Но если человек и услышал вопрос, уловит ли он внутреннее, более глубокое значение услышанного, значение настолько тонкое, что не каждому дано различить его? Однако тот, кто чутко прислушивается к этому вопросу и его отголоску в собственной душе, кто готов размышлять над услышанным, различит, быть может, не только слова, но и голос Самого Спрашивающего. Иными словами, «где я в этом мире?» — это вопрос, который человек задает себе самому, но в более глубоком смысле это голос Б-га, обращающегося к тому, кто потерял дорогу.
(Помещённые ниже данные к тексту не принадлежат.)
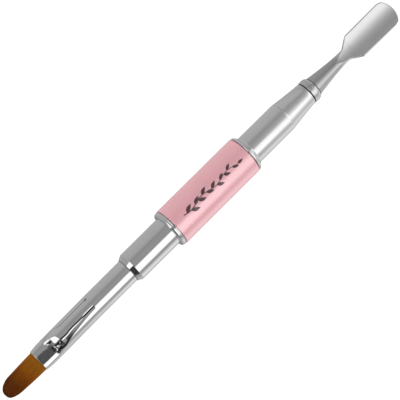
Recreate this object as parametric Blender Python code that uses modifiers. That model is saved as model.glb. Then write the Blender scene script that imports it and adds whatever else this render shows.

И в тот момент, когда человек понимает это, — несмотря на боль, которую этот вопрос ему причиняет, и на непреодолимый ужас, испытываемый им при мысли о встрече с Б-гом, — перед ним открывается, что его ведут к великому и возвышенному. Вместе с этим вопросом к человеку приходит сознание своего полного одиночества — даже если он находится среди своего народа, в кругу близких ему людей и чувствует себя в мире так же непринужденно, как в собственном доме. «Где я?» — это вопрос безнадежного человеческого одиночества, который разрешается в то самое мгновение, когда человек осознает, что слышит лишь эхо другого вопроса, заданного ему Самим Всевышним: «Где ты?», вопроса, который в то же время и ответ — ответ на отчаяние, на мольбу скорбящих и покинутых, на слезы заблудившегося ребенка, который ищет свой дом.